Quick update, there appears to be a sample-order dependence with the consensus chimera algorithm that we've never caught before. I haven't tracked it down yet, but I think this is probably a bug of some kind so thanks for the report.

In my testing so far it appears to affect ASVs present in very few samples, so not likely to have much effect on final output, but we will be investigating further. Since this is an issue with the dada2 code, I opened a corresponding issue in the dada2 GitHub site which is where progress will show up first: Consensus chimera identification results are affected by sample order · Issue #806 · benjjneb/dada2 · GitHub

benjjneb · July 15, 2019, 8:05pm

Well maybe a false alarm, the bug was actually in my testing code: Consensus chimera identification results are affected by sample order · Issue #806 · benjjneb/dada2 · GitHub

Now that I've fixed that, I'm so far unable to reproduce any sample-order dependence. @Cotton would you be able to share the sequencing data that you are processing with the Q2 plugin with me, so I can try to reproduce the behavior you are seeing?

benjjneb · August 1, 2019, 7:04pm

OK I think I finally understand what is going on here.

As @ebolyen mentioned, the one stochastic element of the dada2 pipeline is that it uses a subset of the total samples to learn the error model. This is what introduces a dependence on sample order, as the first X samples are picked for error model learning. This subsetting is just for computational speed reasons, and if you set the n-reads-learn parameter high enough to use the whole dataset then the sample order dependence should go away.

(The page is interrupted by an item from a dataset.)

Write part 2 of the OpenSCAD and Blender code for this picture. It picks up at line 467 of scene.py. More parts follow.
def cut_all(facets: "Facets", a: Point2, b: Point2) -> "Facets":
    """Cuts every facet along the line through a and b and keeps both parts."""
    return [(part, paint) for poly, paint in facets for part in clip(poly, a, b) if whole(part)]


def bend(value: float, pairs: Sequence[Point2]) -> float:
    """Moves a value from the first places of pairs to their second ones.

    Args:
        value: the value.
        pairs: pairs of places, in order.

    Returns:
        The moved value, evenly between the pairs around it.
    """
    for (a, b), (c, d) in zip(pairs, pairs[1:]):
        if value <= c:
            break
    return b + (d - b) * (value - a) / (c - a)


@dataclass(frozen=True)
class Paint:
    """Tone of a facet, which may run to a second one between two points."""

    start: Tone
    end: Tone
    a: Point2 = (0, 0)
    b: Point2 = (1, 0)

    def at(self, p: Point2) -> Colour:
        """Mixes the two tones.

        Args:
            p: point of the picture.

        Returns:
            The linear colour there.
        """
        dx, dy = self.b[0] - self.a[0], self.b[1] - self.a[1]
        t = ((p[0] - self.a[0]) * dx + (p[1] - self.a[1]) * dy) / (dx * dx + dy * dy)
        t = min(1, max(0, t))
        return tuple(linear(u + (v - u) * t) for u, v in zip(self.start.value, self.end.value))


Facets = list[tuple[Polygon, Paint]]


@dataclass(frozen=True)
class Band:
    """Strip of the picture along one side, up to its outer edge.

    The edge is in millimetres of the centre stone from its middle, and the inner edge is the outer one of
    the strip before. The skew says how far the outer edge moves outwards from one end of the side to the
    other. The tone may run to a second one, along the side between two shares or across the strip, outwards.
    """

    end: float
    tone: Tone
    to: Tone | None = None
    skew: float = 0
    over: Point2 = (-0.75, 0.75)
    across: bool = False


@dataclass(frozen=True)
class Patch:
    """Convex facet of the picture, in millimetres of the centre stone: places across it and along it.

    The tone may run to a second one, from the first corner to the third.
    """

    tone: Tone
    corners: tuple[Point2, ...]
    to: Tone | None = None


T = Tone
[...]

So, the different manifests led to (slightly) different error models, that lead to (slightly) different denoising of the data. This didn't show up in the denoised total read stats, because until recently DADA2 would correct every read in the dataset, hence denoising does not change the total # of reads. However it did show up in the non-chimeric column, because one error model did a better job of distinguishing rare chimeric variants from the more abundant ASVs that they were generated from. Because those rare chimeras were identified as their own ASVs, they were then removed by the chimera filtering, while in the other dataset they were corrected to the non-chimeric ASVs that they were most similar too.

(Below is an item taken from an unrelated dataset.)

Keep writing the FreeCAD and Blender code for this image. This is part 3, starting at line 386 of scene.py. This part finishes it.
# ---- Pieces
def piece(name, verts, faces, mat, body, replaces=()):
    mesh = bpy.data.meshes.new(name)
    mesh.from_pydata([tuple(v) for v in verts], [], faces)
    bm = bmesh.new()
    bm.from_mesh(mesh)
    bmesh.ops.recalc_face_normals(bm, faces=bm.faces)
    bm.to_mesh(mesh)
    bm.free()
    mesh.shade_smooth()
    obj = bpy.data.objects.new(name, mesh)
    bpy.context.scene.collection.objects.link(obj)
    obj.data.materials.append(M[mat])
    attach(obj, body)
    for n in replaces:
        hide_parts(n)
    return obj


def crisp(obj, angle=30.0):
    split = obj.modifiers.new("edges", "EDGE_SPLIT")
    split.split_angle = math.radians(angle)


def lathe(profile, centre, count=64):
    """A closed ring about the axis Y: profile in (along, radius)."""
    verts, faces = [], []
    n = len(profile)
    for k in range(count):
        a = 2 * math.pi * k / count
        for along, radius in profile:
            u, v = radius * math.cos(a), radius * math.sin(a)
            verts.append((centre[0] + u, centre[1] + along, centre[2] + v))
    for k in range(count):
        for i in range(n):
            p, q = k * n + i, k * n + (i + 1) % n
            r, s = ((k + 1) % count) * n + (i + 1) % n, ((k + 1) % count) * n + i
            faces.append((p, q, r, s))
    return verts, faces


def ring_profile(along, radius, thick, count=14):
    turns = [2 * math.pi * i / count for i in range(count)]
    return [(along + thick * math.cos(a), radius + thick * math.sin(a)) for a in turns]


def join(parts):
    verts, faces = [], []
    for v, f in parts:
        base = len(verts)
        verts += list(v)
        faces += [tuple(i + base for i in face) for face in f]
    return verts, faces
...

This happens because chimeras are often rare, and very close to a more abundant true ASV, which is the hardest situation to accurately discriminate. Thus modest changes in the error model can cause some of these chimeras to be identified or not, and you get the slight variation in total overall reads making it through the chimera removal stage.

Hope that makes sense! Overall I wouldn't worry about this though, this is really fiddling at the difficult to denoise "edges" of the data, and is unlikely to have much if any impact on total community signals.